▶ **Dataset**
──────
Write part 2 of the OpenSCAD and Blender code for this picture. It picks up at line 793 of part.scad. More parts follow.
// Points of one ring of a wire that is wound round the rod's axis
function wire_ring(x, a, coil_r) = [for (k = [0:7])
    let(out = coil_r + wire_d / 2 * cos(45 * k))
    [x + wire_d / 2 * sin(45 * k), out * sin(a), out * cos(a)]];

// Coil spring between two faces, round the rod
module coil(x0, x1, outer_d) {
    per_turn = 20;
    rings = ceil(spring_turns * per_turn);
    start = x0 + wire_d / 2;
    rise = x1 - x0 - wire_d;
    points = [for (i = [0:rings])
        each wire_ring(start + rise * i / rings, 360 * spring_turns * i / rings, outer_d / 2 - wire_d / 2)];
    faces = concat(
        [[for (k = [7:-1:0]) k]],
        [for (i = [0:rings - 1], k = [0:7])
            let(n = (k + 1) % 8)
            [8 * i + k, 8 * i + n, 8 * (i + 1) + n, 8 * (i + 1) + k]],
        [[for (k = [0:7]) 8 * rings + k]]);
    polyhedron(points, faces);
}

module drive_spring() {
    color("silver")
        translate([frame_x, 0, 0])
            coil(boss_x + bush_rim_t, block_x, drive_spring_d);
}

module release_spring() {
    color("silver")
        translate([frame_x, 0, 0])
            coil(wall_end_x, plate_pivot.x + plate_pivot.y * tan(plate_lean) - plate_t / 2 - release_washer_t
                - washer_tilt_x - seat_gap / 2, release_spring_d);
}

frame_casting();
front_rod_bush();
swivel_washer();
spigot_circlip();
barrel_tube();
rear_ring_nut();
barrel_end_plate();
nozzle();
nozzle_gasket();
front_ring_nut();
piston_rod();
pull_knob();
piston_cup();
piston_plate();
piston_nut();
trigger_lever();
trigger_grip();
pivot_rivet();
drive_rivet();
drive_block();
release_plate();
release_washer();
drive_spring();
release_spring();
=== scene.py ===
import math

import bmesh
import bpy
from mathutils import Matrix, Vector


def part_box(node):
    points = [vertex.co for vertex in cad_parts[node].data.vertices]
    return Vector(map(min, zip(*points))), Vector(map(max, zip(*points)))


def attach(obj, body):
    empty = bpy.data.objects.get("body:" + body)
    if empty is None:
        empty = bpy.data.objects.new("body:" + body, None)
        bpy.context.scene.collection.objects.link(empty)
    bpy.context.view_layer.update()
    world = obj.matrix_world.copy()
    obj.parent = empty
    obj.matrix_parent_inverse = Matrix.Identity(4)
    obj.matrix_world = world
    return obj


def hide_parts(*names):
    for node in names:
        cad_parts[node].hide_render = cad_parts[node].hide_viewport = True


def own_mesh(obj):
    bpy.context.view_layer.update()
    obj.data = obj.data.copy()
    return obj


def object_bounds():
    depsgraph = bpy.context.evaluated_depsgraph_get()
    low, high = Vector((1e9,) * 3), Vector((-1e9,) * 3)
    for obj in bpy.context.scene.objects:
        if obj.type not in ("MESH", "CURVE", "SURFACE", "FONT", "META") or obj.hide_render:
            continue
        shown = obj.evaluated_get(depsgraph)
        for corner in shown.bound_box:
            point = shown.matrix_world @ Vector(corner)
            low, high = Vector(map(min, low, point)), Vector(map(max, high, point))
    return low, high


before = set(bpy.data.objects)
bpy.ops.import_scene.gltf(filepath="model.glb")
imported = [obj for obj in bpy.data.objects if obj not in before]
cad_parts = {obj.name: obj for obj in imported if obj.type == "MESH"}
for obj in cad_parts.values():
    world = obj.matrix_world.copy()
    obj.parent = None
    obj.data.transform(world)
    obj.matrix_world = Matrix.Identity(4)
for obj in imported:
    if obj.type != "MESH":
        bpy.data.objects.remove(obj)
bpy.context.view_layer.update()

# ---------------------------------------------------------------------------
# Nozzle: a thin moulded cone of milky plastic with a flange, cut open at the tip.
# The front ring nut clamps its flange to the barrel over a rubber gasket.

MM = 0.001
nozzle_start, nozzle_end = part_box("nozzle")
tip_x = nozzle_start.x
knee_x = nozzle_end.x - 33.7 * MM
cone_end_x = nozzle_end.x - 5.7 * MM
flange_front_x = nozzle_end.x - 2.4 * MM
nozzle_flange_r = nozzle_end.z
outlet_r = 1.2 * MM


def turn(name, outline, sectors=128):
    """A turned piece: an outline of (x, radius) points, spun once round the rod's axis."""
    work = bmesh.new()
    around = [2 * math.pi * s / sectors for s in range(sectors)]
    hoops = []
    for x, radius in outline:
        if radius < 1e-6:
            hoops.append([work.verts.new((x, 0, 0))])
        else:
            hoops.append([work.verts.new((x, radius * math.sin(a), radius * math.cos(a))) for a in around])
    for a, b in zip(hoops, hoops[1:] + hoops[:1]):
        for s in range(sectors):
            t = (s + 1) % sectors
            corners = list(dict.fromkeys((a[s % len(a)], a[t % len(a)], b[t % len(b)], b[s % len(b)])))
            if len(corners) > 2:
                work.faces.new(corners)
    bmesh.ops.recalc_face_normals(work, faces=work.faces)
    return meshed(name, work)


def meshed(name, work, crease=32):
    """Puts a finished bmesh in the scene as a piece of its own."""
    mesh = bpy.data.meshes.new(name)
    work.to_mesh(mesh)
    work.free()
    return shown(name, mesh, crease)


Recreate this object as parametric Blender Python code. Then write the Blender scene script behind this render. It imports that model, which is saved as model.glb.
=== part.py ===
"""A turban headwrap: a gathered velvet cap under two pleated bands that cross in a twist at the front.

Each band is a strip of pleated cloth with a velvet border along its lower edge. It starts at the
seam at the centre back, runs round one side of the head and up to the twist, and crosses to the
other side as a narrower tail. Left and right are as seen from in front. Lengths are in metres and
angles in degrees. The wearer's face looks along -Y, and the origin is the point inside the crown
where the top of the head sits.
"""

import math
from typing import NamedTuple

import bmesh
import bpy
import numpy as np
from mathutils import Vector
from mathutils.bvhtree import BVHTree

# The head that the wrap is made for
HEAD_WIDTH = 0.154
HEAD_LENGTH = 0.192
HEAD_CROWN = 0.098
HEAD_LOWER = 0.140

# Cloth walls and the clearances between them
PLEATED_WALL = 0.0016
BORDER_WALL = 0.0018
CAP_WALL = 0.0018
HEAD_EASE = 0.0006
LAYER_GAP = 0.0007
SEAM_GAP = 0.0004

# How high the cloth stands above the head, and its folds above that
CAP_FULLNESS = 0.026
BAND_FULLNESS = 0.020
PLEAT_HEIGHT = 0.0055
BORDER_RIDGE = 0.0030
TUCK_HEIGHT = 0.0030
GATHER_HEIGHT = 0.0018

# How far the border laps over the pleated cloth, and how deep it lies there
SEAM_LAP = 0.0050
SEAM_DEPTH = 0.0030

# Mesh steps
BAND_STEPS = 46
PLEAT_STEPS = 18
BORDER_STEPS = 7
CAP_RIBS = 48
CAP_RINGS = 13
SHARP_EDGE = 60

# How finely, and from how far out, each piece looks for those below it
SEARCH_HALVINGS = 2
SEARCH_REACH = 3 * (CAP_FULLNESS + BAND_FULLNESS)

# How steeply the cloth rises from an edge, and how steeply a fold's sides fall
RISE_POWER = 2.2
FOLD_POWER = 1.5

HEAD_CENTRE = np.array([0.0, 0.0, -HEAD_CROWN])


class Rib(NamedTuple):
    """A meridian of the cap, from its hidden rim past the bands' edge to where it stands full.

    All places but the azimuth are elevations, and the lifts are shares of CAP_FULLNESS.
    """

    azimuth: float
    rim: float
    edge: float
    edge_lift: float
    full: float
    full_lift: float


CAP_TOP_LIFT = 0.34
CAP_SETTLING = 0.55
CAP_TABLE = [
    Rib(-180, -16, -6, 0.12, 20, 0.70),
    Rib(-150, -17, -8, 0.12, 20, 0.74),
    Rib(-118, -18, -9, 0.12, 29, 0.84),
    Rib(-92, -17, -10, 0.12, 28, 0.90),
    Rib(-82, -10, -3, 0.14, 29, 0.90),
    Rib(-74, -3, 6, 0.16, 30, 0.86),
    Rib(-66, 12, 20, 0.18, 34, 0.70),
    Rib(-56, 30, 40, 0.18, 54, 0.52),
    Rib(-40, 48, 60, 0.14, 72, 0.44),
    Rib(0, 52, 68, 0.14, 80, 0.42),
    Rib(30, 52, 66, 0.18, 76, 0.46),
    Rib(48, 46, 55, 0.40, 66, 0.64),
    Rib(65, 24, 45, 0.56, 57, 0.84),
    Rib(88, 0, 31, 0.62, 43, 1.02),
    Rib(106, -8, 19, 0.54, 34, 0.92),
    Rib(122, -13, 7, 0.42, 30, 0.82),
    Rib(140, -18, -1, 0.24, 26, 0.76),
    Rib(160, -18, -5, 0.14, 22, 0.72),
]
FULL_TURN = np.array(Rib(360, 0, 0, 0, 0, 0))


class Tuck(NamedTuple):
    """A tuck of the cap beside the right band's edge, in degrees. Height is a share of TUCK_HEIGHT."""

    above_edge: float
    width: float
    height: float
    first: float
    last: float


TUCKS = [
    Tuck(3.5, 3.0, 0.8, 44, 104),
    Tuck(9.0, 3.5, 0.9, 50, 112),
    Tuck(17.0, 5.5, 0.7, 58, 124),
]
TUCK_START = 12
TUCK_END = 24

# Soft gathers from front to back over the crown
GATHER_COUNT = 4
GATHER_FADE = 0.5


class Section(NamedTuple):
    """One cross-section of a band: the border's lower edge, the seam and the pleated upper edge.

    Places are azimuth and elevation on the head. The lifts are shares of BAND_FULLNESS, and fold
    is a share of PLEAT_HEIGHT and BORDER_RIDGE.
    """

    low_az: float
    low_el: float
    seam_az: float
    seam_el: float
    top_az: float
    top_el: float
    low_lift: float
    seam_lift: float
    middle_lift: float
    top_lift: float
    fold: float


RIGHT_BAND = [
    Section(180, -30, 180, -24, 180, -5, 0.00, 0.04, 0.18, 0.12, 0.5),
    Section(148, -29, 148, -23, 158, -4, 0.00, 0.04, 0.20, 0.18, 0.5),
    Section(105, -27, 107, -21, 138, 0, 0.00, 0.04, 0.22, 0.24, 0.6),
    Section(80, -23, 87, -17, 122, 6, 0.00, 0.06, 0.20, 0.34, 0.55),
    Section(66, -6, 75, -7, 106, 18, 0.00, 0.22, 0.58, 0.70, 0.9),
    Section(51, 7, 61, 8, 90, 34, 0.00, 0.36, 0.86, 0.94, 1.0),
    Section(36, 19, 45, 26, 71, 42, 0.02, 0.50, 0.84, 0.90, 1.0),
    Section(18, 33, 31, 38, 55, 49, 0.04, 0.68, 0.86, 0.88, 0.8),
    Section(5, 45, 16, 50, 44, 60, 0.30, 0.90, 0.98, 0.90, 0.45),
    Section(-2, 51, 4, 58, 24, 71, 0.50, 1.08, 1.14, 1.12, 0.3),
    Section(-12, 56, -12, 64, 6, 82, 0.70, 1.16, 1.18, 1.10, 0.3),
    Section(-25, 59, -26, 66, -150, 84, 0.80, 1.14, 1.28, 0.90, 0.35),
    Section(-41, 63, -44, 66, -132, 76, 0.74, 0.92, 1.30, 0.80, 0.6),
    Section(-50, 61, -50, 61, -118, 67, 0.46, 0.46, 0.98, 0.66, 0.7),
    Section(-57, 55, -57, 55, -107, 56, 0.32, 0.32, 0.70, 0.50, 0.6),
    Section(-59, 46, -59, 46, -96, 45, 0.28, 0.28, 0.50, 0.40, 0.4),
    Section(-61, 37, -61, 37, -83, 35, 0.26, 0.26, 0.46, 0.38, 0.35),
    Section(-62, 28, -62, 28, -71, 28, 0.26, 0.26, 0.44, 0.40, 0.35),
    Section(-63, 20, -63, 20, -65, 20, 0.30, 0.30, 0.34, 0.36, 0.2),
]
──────
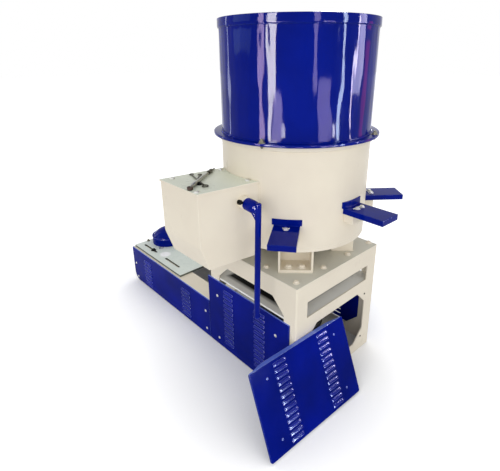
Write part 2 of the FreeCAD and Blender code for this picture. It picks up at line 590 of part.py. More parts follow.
──────
Return, unchanged, the run of lines above that opens with the line containing "frame_casting();" and closes with the line containing "zip(*points))), Vector(map(max, zip(*points)))". Include both.

▶ **Answer for this exercise**
frame_casting();
front_rod_bush();
swivel_washer();
spigot_circlip();
barrel_tube();
rear_ring_nut();
barrel_end_plate();
nozzle();
nozzle_gasket();
front_ring_nut();
piston_rod();
pull_knob();
piston_cup();
piston_plate();
piston_nut();
trigger_lever();
trigger_grip();
pivot_rivet();
drive_rivet();
drive_block();
release_plate();
release_washer();
drive_spring();
release_spring();
=== scene.py ===
import math

import bmesh
import bpy
from mathutils import Matrix, Vector


def part_box(node):
    points = [vertex.co for vertex in cad_parts[node].data.vertices]
    return Vector(map(min, zip(*points))), Vector(map(max, zip(*points)))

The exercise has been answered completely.